Roberto Vecchioni riceve il diploma honoris causa
Milano, 1 marzo 2019 - «Avere un riconoscimento così bello e singolare commuoverebbe chiunque. Figurarsi un vecchio poetastro come me». Sorride il professore Roberto Vecchioni, emozionato, con in mano il diploma honoris causa del master in Arti del racconto della Iulm.
Un master con la lode del presidente della Repubblica.
«Ha avuto parole di elogio molto care e sentite. L’ho visto commosso. Certo che ha ragione di commuoversi di questi tempi... Questa però è una commozione diversa. Menomale che c’è lui: è un equilibratore di tante situazioni».
Mattarella l’ha citata: l’infinito è davvero al di qua della siepe?
«Lo ha colto al volo. L’infinito è dentro di noi, non fuori. È una frase che metto in bocca a Leopardi nella canzone, simbolo di come in fondo la vita la si ami sempre, anche quando ti ha tradito o fatto del male. Non si può non amare la vita. L’infinito è nelle emozioni. Se guardassimo un pochino più dentro di noi forse migliorerebbe anche la società, la politica».
E se si ragionasse almeno in termini di decennio, suggerisce il presidente.
«Ha pienamente ragione. Io di politica non ne capisco niente, perché sono uno che vive anche di utopie, di sogni. Ma lasciatemeli, sono un artista. Però capisco che si possa fare molto di più politicamente. E capisco questo forte bisogno dell’Italia di tornare al lavoro. L’ho sentito e continuo a sentirlo da tutte le parti: destra, sinistra, giovani, vecchi. L’importante è far ripartire questa macchina. Non basta tappare buchi».
Sarà in piazza per “People”?
«Sì, ci sarò. Bisogna battere su queste cose, fare rumore, non chiasso. Sono inutili gli slogan, bisogna fare sentire la propria presenza, il senso del colore, dell’affollamento, la gente che porta il respiro dell’anima. Noi sappiamo che la verità è questa: che una donna è uguale a un uomo, che un extracomunitario è uguale a un italiano. Tutto questo col tempo si aggiusterà. Lo so, perché la vita è fatta di ottimismo. Dio guarda bene dall’alto, dice: “Vi faccio soffrire un po’”, ma alla fine arriva il risultato».

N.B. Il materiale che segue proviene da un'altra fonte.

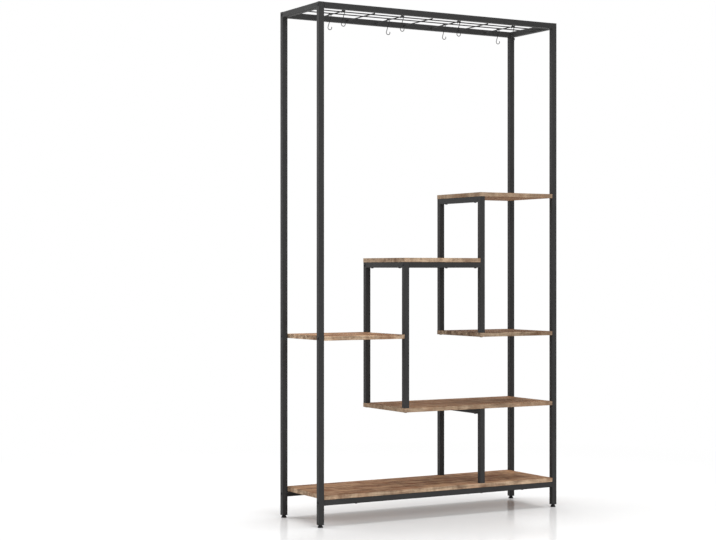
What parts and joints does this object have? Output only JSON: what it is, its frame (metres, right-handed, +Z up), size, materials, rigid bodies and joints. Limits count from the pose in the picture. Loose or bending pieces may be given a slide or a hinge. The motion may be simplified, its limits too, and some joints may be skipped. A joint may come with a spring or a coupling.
{
  "type": "tiered plant stand",
  "caption": "Tall square-tube plant stand with staggered wooden boards, a wire hanging grid on top with swinging S-hooks, and levelling feet.",
  "frame": {"origin": "on the floor under the middle of the stand", "axes": "+Z up, +X from the left bay to the right bay seen from the front, +Y from the front to the back"},
  "size_m": [1.004, 0.3, 1.807],
  "materials": {
    "black_frame": "fine-textured black powder coat",
    "black_wire": "black powder coat on round wire",
    "black_fasteners": "black oxide and lacquer",
    "rustic_wood": "rustic brown, matt, with darker streaks",
    "hook_wire": "thin black coat on round steel wire",
    "zinc_steel": "zinc plated",
    "brass": "turned",
    "black_plastic": "moulded, matt"
  },
  "bodies": {
    "frame": {"post_front_left": "black_frame", "post_back_left": "black_frame", "post_front_right": "black_frame", "post_back_right": "black_frame", "top_rail_front": "black_frame", "top_rail_back": "black_frame", "top_rail_left": "black_frame", "top_rail_right": "black_frame", "bottom_rail_front": "black_frame", "bottom_rail_back": "black_frame", "inner_left_post_front": "black_frame", "inner_left_post_back": "black_frame", "inner_left_crossbar": "black_frame", "upper_right_post_front": "black_frame", "upper_right_post_back": "black_frame", "upper_right_top_crossbar": "black_frame", "upper_right_mid_crossbar": "black_frame", "lower_right_post_front": "black_frame", "lower_right_post_back": "black_frame", "lower_right_crossbar": "black_frame", "centre_rail_front": "black_frame", "centre_rail_back": "black_frame", "bottom_board": "rustic_wood", "low_board": "rustic_wood", "left_board": "rustic_wood", "right_board": "rustic_wood", "centre_board": "rustic_wood", "high_board": "rustic_wood", "grid_long_wires": "black_wire", "grid_cross_wires": "black_wire", "leg_plugs": "black_plastic", "post_caps": "black_plastic", "rail_plugs": "zinc_steel", "post_plugs": "zinc_steel", "board_inserts": "brass", "left_bolts": "black_fasteners", "right_bolts": "black_fasteners", "inner_bolts": "black_fasteners", "standing_bolts": "black_fasteners", "board_screws": "black_fasteners"},
    "foot_front_left": {"foot_front_left": "black_plastic"},
    "foot_back_left": {"foot_back_left": "black_plastic"},
    "foot_front_right": {"foot_front_right": "black_plastic"},
    "foot_back_right": {"foot_back_right": "black_plastic"},
    "hook_front_1": {"hook_front_1": "hook_wire"},
    "hook_front_2": {"hook_front_2": "hook_wire"},
    "hook_front_3": {"hook_front_3": "hook_wire"},
    "hook_front_4": {"hook_front_4": "hook_wire"},
    "hook_back_1": {"hook_back_1": "hook_wire"},
    "hook_back_2": {"hook_back_2": "hook_wire"},
    "hook_back_3": {"hook_back_3": "hook_wire"},
    "hook_back_4": {"hook_back_4": "hook_wire"}
  },
  "joints": [
    {"name": "foot_front_left_height", "type": "slide", "parent": "frame", "child": "foot_front_left", "axis": [0, 0, -1], "range_m": [0, 0.01]},
    {"name": "foot_back_left_height", "type": "slide", "parent": "frame", "child": "foot_back_left", "axis": [0, 0, -1], "range_m": [0, 0.01]},
    {"name": "foot_front_right_height", "type": "slide", "parent": "frame", "child": "foot_front_right", "axis": [0, 0, -1], "range_m": [0, 0.01]},
    {"name": "foot_back_right_height", "type": "slide", "parent": "frame", "child": "foot_back_right", "axis": [0, 0, -1], "range_m": [0, 0.01]},
    {"name": "hook_front_1_swing", "type": "hinge", "parent": "frame", "child": "hook_front_1", "pos_m": [-0.36, -0.064, 1.795], "axis": [0, 1, 0], "range_deg": [-60, 60]},
    {"name": "hook_front_2_swing", "type": "hinge", "parent": "frame", "child": "hook_front_2", "pos_m": [-0.12, -0.064, 1.795], "axis": [0, 1, 0], "range_deg": [-60, 60]},
    {"name": "hook_front_3_swing", "type": "hinge", "parent": "frame", "child": "hook_front_3", "pos_m": [0.12, -0.064, 1.795], "axis": [0, 1, 0], "range_deg": [-60, 60]},
    {"name": "hook_front_4_swing", "type": "hinge", "parent": "frame", "child": "hook_front_4", "pos_m": [0.36, -0.064, 1.795], "axis": [0, 1, 0], "range_deg": [-60, 60]},
    {"name": "hook_back_1_swing", "type": "hinge", "parent": "frame", "child": "hook_back_1", "pos_m": [-0.36, 0.037, 1.795], "axis": [0, 1, 0], "range_deg": [-60, 60]},
    {"name": "hook_back_2_swing", "type": "hinge", "parent": "frame", "child": "hook_back_2", "pos_m": [-0.12, 0.037, 1.795], "axis": [0, 1, 0], "range_deg": [-60, 60]},
    {"name": "hook_back_3_swing", "type": "hinge", "parent": "frame", "child": "hook_back_3", "pos_m": [0.12, 0.037, 1.795], "axis": [0, 1, 0], "range_deg": [-60, 60]},
    {"name": "hook_back_4_swing", "type": "hinge", "parent": "frame", "child": "hook_back_4", "pos_m": [0.36, 0.037, 1.795], "axis": [0, 1, 0], "range_deg": [-60, 60]}
  ]
}
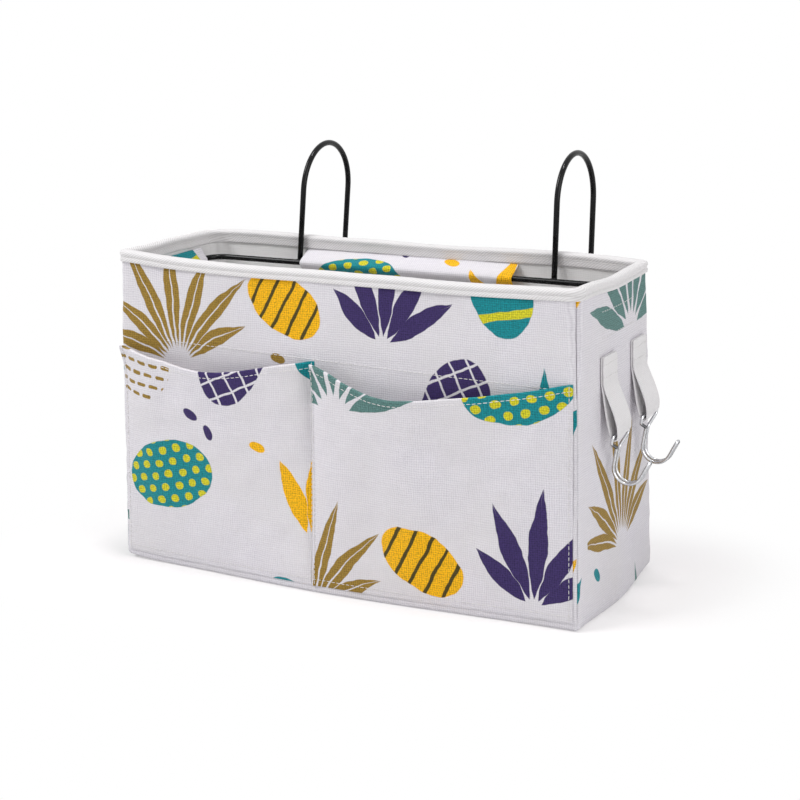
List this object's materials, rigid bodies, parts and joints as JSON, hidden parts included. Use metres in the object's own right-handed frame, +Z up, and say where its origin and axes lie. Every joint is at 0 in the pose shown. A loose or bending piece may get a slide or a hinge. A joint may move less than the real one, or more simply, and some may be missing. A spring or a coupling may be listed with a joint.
{
  "type": "crib organizer",
  "caption": "Stiffened cloth bag with front pockets, hung from a rail by wire U hooks on a frame under its rim, with swivelling wire hooks on tape loops at one end.",
  "frame": {"origin": "centre of the flat bottom face of the bag", "axes": "+Z up, -Y towards the front with its pockets, +Y towards the rail that the bag hangs on, +X towards the side with the two small hooks"},
  "size_m": [0.3247, 0.1749, 0.2455],
  "materials": {
    "printed_cloth": "plain weave, printed in teal, olive, mustard, purple and slate",
    "fibre_board": "pressed, uncoated, hidden between cloth and lining",
    "lining_cloth": "plain weave",
    "twill_tape": "twill weave, folded over the rim",
    "loop_tape": "plain cotton tape",
    "black_wire": "semi-gloss black powder coat",
    "chromed_wire": "bright"
  },
  "bodies": {
    "bag": {"outer_front": "printed_cloth", "outer_back": "printed_cloth", "outer_left": "printed_cloth", "outer_right": "printed_cloth", "outer_bottom": "printed_cloth", "board_front": "fibre_board", "board_back": "fibre_board", "board_left": "fibre_board", "board_right": "fibre_board", "board_bottom": "fibre_board", "lining_front": "lining_cloth", "lining_back": "lining_cloth", "lining_left": "lining_cloth", "lining_right": "lining_cloth", "lining_bottom": "lining_cloth", "rim_binding": "twill_tape", "pocket_left": "printed_cloth", "pocket_right": "printed_cloth", "frame_ring": "black_wire", "rail_hook_left": "black_wire", "rail_hook_right": "black_wire", "flap_back": "printed_cloth", "flap_left": "printed_cloth", "flap_right": "printed_cloth", "loop_tab_front": "loop_tape", "loop_tab_rear": "loop_tape"},
    "front_loop": {"tape_loop_front": "loop_tape"},
    "front_hook": {"side_hook_front": "chromed_wire"},
    "rear_loop": {"tape_loop_rear": "loop_tape"},
    "rear_hook": {"side_hook_rear": "chromed_wire"}
  },
  "joints": [
    {"name": "front_loop_swing", "type": "hinge", "parent": "bag", "child": "front_loop", "pos_m": [0.15063, -0.013, 0.131], "axis": [0, -1, 0], "range_deg": [-2, 70]},
    {"name": "front_hook_swing", "type": "hinge", "parent": "front_loop", "child": "front_hook", "pos_m": [0.15667, -0.013, 0.10363], "axis": [0, -1, 0], "range_deg": [-3, 80]},
    {"name": "rear_loop_swing", "type": "hinge", "parent": "bag", "child": "rear_loop", "pos_m": [0.15063, 0.033, 0.131], "axis": [0, -1, 0], "range_deg": [-2, 70]},
    {"name": "rear_hook_swing", "type": "hinge", "parent": "rear_loop", "child": "rear_hook", "pos_m": [0.15667, 0.033, 0.10363], "axis": [0, -1, 0], "range_deg": [-3, 80]}
  ]
}
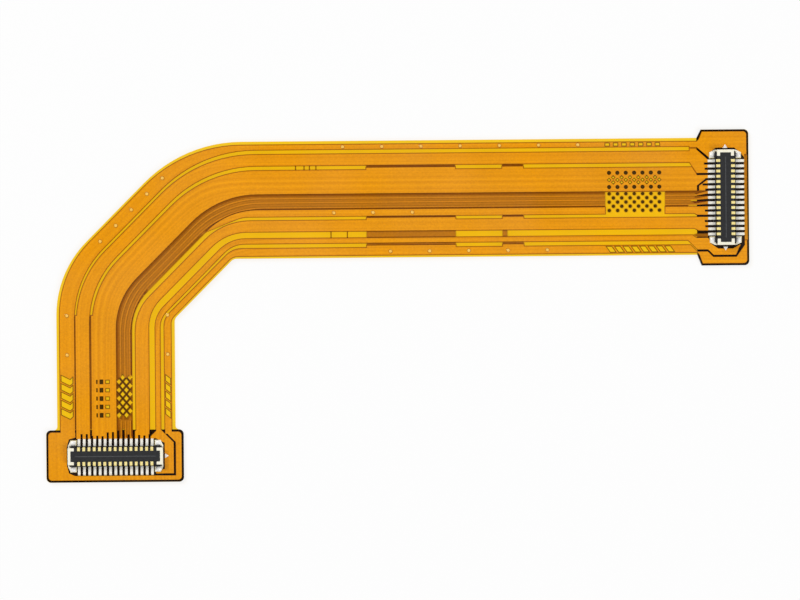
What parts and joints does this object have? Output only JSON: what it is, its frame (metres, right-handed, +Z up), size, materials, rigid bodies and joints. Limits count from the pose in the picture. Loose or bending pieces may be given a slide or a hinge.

È orgoglioso di questa Milano che nuota controcorrente?
«Io sono innamorato di Milano. È come se fosse mio padre, mia moglie, i miei figli. Milano non tergiversa. A Milano o è sì o è no, non c’è mai un “ni”. È una città che ti dà la certezza di quello che puoi fare. È una città che perdona».
Ai ragazzi della Iulm ha voluto regalare tre sue canzoni. Un messaggio in ciascuna?
«Sogna ragazzo sogna è per loro. Si vive anche di attese e di speranze, non solo del bruciare il secondo e nemmeno delle paure dei fallimenti. Nella vita non si perde mai, si impara. La Viola d’Inverno l’ho voluta cantare perché l’amore è infinito. Luci a San Siro ci fa pensare che il passato è presente. Il senso eterno dell’animo umano c’era nei grandi tragici greci come oggi. È una specie di eredità da mantenere, studiare. Non la possiamo tralasciare solo per guadagnare una lira in più il giorno dopo».
Ogni tesi di laurea e di master si chiude con i ringraziamenti. I suoi?
«Ai miei figli meravigliosi: ho due ragazze che hanno un’anima grandissima e sono grandi lavoratrici e due figli geniali, un po’ più “lazzaroni” ma geniali, non avrei voluto altro nella vita. Una moglie che è tutte le donne del mondo, in lei vedo passato, presente e futuro. Sono felice anche per questo».